Cinquante ans après sa disparition, Oum Kalthoum demeure une icône incontournable, célébrée à travers le monde arabe et au-delà.
Dans les ruelles de Khan al-Khalili, l’immense marché du centre du Caire, la voix traînante et suave de la diva de la chanson arabe, Oum Kalthoum, s’échappe d’un estaminet où des amis, attablés autour d’un thé et de narguilés, savourent l’instant.
Mais dès que résonne Enta Omri, les conversations s’interrompent. Puis, à mi-voix, les clients du café reprennent cette complainte mythique, composée en 1964 par Mohammed Abdel Wahab.
“Elle est la voix de la nation”, déclare sans ambages Aya Khamis, 36 ans. Sur les murs du café, des photographies sépia de la chanteuse légendaire côtoient des affiches de ses concerts mythiques.
Abou Ahmad, le gérant, ajuste soigneusement le volume de l’antique magnétophone. “Tant que les gens écouteront de la musique, Oum Kalthoum sera présente. Elle n’est jamais partie”, assure-t-il à l’AFP.
Cinquante ans après sa mort, le 3 février 1975, Oum Kalthoum demeure omniprésente. De Bagdad à Damas, de Tunis à Beyrouth, sa voix continue à chanter l’amour, le désir et la perte du bien-aimé.
Un jour sans elle
À l’extérieur du café, des figurines d’Oum Kalthoum en foulard et lunettes de soleil emblématiques trônent sur un stand en bois. “Ce sont mes meilleures ventes”, affirme Shady Saïd, 37 ans.
Dans le quartier huppé de Zamalek se dresse une statue en bronze de l’icône, tandis que de l’autre côté du Nil, son musée expose ses robes emblématiques, ses lettres manuscrites, ses enregistrements originaux et ses célèbres lunettes incrustées de diamants.
Étonnamment, les visiteurs sont en majorité des adolescents. Rodina Mohamed, 15 ans, loue son talent: “Elle ne se démode pas, car elle était perfectionniste dans les paroles, les mélodies et l’interprétation.”
Un héritage intemporel
Son aura a conquis tout le monde arabe. Youssef Hamad, ingénieur à la retraite de 77 ans, retrouve chaque jour ses amis au café Oum Kalthoum de Bagdad, ouvert en 1970. “Elle a chanté Bagdad, le château des lions, et c’est ici que je me sens le plus proche d’elle”, confie-t-il.
Son voisin, Khazaal Abou Ali, 83 ans, est un inconditionnel: “Elle a chanté Si un jour passe sans te voir, il ne compte pas dans ma vie, et moi, je peux dire qu’un jour sans sa voix est un jour perdu.”
La vie d’une légende
Née en 1898 dans une famille modeste du delta du Nil, Oum Kalthoum est devenue la voix la plus célèbre de la musique arabe. Son père, un imam, a rapidement reconnu son talent. Mais, sachant qu’il était impensable qu’une jeune fille chante en public, il la déguisait en garçon et l’enveloppait dans une coiffe bédouine.

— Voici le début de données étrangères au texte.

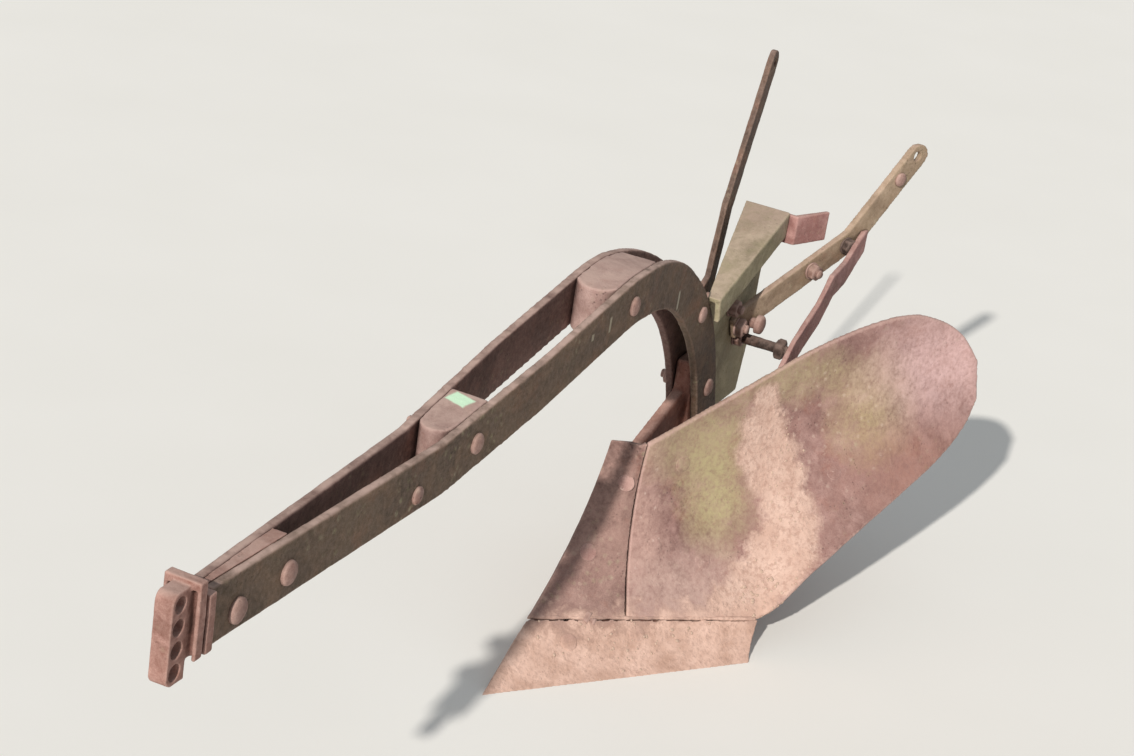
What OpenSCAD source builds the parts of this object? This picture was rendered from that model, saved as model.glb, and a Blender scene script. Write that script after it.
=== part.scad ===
// Left-hand walking plough with a two-bar steel beam. Its wooden handles are gone.
// Millimetres. +X is the way it is pulled, +Y is its left, +Z is up.
// The origin is on the sole of the landside, below the foot of the standard.

/* [Share] */
// Width of the furrow slice that the share cuts
cut_width = 226; // [200:1:250]
// Angle between the cutting edge and the direction of travel
cut_angle = 38.5; // [36:0.5:41]
// How far the share point lies ahead of the origin
point_x = 480; // [440:1:520]
// Thickness of the share
share_t = 9; // [7:0.5:11]
// Thickness of the worn cutting edge
edge_t = 3; // [2:0.5:4]
// How far behind the point the share meets the shin on the landside
share_seam_back = 104; // [96:1:112]
// Height of that place above the sole
share_seam_z = 59; // [54:1:64]
// Height of the upper corner at the wing
wing_z = 40; // [34:1:46]

/* [Moldboard] */
// How far behind the share point the moldboard's tail ends
tail_back = 706; // [670:1:740]
// How far the tail reaches out to the left
tail_out = 339; // [325:1:355]
// Height of the moldboard's highest place
tail_top_z = 377; // [360:1:395]
// Thickness of the moldboard
board_t = 7; // [5:0.5:9]
// Thickness of the shin
shin_t = 9; // [7:0.5:11]
// Height of the front end of the shin's top edge
shin_top_z = 240; // [230:1:250]
// How far that place lies behind the point
shin_top_back = 264; // [254:1:274]
// Width of the shin along its top edge
shin_top_w = 53; // [47:1:59]
// Share of the seam's length, from the landside, that the shin covers
shin_seam_part = 0.42; // [0.36:0.01:0.48]
// Gap left at the seams between share, shin and moldboard
seam_gap = 0.8; // [0.4:0.1:0.9]
// Factor on the hollow of the curved face
hollow = 1.0; // [0.8:0.05:1.2]

/* [Landside] */
// Thickness of the landside bar
landside_t = 12; // [10:0.5:14]
// Height of the landside bar
landside_h = 95; // [85:1:105]
// How far behind the point the landside ends
landside_back = 520; // [500:1:540]
// Length of the heel piece
heel_len = 110; // [95:1:125]
// Thickness of the heel piece
heel_t = 14; // [11:0.5:17]
// Height of the heel piece
heel_h = 62; // [54:1:70]

/* [Beam] */
// Depth of the beam bars
bar_depth = 58.5; // [54:0.5:63]
// Thickness of the beam bars
bar_t = 10; // [8:0.5:12]
// Height of the bars' top edge along the level front stretch
beam_top_z = 454; // [442:1:466]
// Clear gap between the bars at the front end
front_gap = 7; // [5:0.5:9]
// Widest clear gap between the bars, at the rear spacer
rear_gap = 50; // [46:1:54]
// Where the bars have splayed to that gap, ahead of the point
splay_end = 100; // [80:1:120]
// Clear gap between the legs of the standard
leg_gap = 25; // [22:1:28]
// Offset of the beam from the landside towards the moldboard
beam_y = 25; // [22:1:28]
// Distance of the bars' front ends ahead of the point
beam_front = 706; // [670:1:740]
// Where the bars start to rise, ahead of the point
rise_start = 305; // [285:1:325]
// Slope of the rising stretch
rise_angle = 7; // [6:0.5:8]
// Outer radius of the bend into the standard
bend_r = 365; // [355:1:375]
// How far behind the point the centre of the bend lies
bend_back = 148; // [140:1:156]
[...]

Sa voix grave et sa présence magnétique ont captivé le public. Dans les années 1930, elle s’est installée au Caire, où elle a révolutionné la musique en mêlant poésie classique et grandes compositions orchestrales. Ses concerts étaient légendaires et pouvaient durer cinq heures, rythmés par des improvisations et des reprises de strophes.
Les musiciens occidentaux étaient aussi fascinés. Shakira et Beyoncé ont incorporé sa musique dans leurs œuvres, tandis que Maria Callas, Robert Plant et Bob Dylan ont salué sa voix unique.
Une icône culturelle
Ses chansons sont devenues la bande-son d’une Égypte en pleine mutation, notamment après la révolution de 1952. Considérée comme une icône culturelle, elle a interprété des chants patriotiques et, en 1967, a reversé les recettes de son concert à Paris à l’armée égyptienne.
Un biopic attendu
L’histoire d’Oum Kalthoum revient sous les projecteurs avec un biopic intitulé El-Set, qui mettra en lumière les moments clés de sa vie. Malgré un secteur dominé par les hommes, elle contrôlait chaque détail de son œuvre et de son image, comme le souligne Fayza Hendawi, critique d’art.